Not even his words, really—he blamed his mate for encouraging him to “do the right thing.”
“I’m not into anything serious right now... just came out of something... but I really like you and still want to hang out and go to the sauna.”
Classic softboi code for “I like you enough to keep you around, but not enough to make it official.” And yet, there I was, genuinely hurt. Because somehow, I was having relationship drama with someone I wasn’t even in a relationship with.
I knew myself. I was catching feels, and no amount of rooftop steam could clear that up. So I said I couldn’t do it.

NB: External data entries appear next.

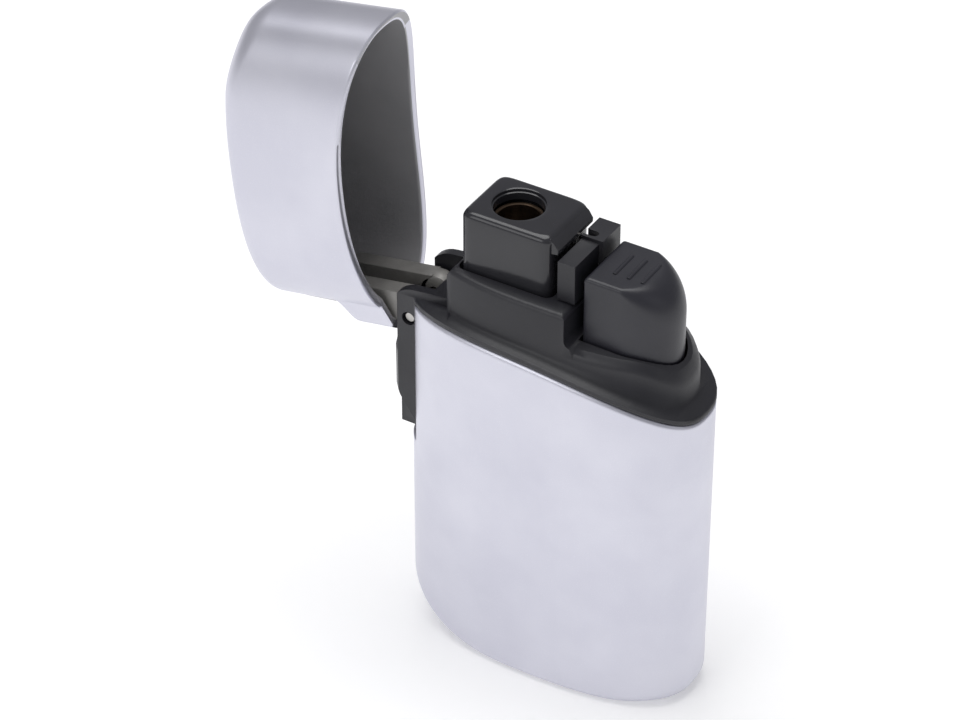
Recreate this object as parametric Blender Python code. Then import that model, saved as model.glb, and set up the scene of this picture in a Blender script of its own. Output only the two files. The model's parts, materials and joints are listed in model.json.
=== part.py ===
"""A refillable flip-cap jet lighter, standing upright with its cap open.

Metres, +Z up.  X runs along the lighter, from the hinge end (-X) to the button
end (+X); Y runs through its thickness, the front face looking along -Y.  The
origin is on the flat underside, at the middle of the body's plan.
"""

import math

import bmesh
import bpy
import numpy as np
from mathutils import Matrix

MM = 0.001

# ---- driving sizes -------------------------------------------------------

# Plan of the metal body: a lens with blunt round ends.
LENGTH = 36.5 * MM
THICKNESS = 16.6 * MM
PLAN_END_POWER = 2.4
PLAN_SIDE_POWER = 2.56
PLAN_STATIONS = 30

# Parting line between body and cap, arched in side view.
RIM_HEIGHT = 44.5 * MM
RIM_DROP_HINGE = 0.1 * MM
RIM_DROP_NOSE = 4.8 * MM
RIM_LEAN = 1.7 * MM
RIM_FLANGE = 0.85 * MM

# Underside corners in side view: width along X, height along Z.
BASE_CORNER_HINGE = (14.5 * MM, 8.2 * MM)
BASE_EDGE_RADIUS = 1.2 * MM
BASE_NOSE_RADIUS = 2.4 * MM

# Cap, measured closed.
CAP_TOP_HINGE = 61.9 * MM
CAP_TOP_NOSE = 59.4 * MM
CAP_EDGE_RADIUS = 2.3 * MM
CAP_NOSE_RADIUS = 4.4 * MM
NOSE_BLEND = 0.45
CAP_OPEN_DEGREES = 100.0
CAP_RIM_GAP = 0.3 * MM

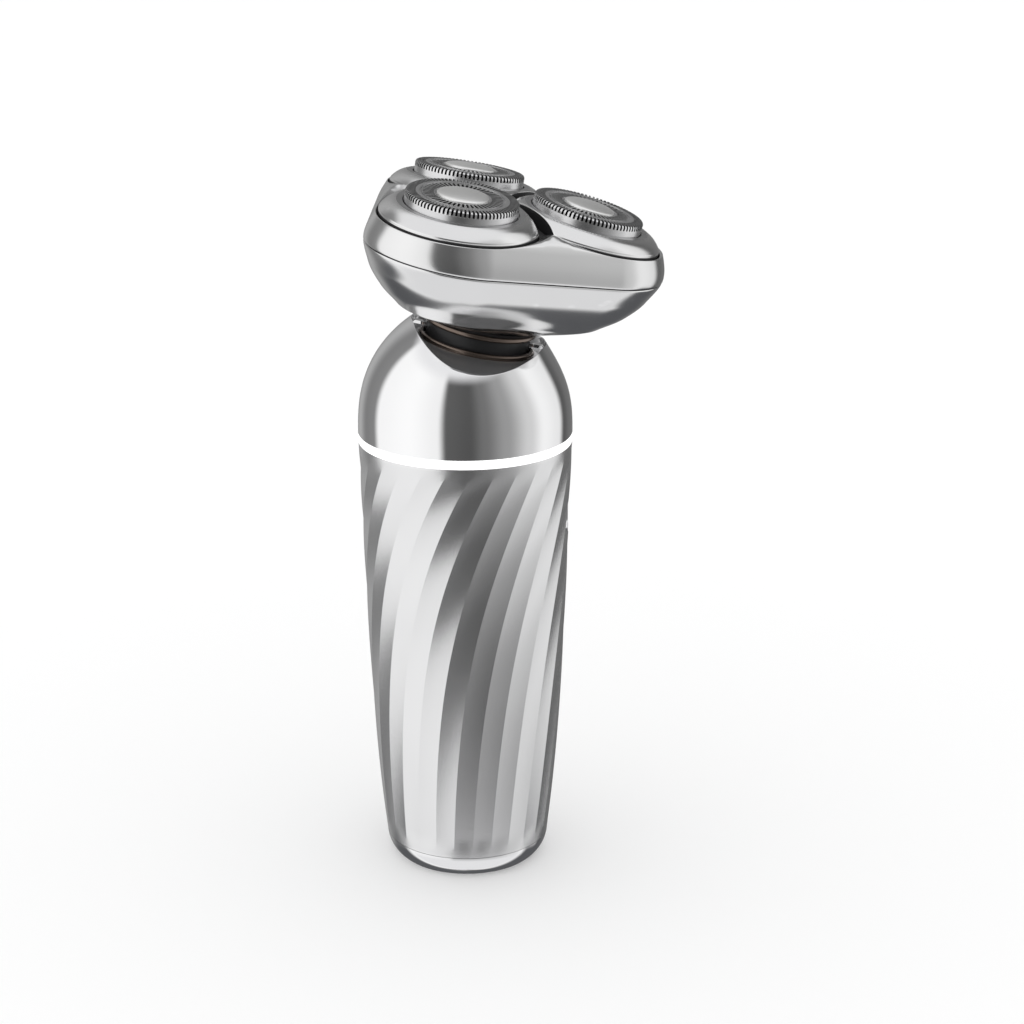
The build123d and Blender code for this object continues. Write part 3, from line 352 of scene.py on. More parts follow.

And that was it. No dramatic ending, no “let’s just be friends”, no postscript. Just a very cute almost-boyfriend who couldn’t read a map and broke my heart just a little bit.
Took me a while to bounce back from that one, not gonna lie. The worst part? Every time someone mentions rooftop saunas, I flinch slightly.
But hey, at least the bouncer's on my side.
Moral of the story? If he says he knows the area, double-check. If he shows up an hour late but looks like a Disney prince—still double-check. And if he’s “not ready for anything serious,” believe him the first time. Your heart (and your gin budget) will thank you later.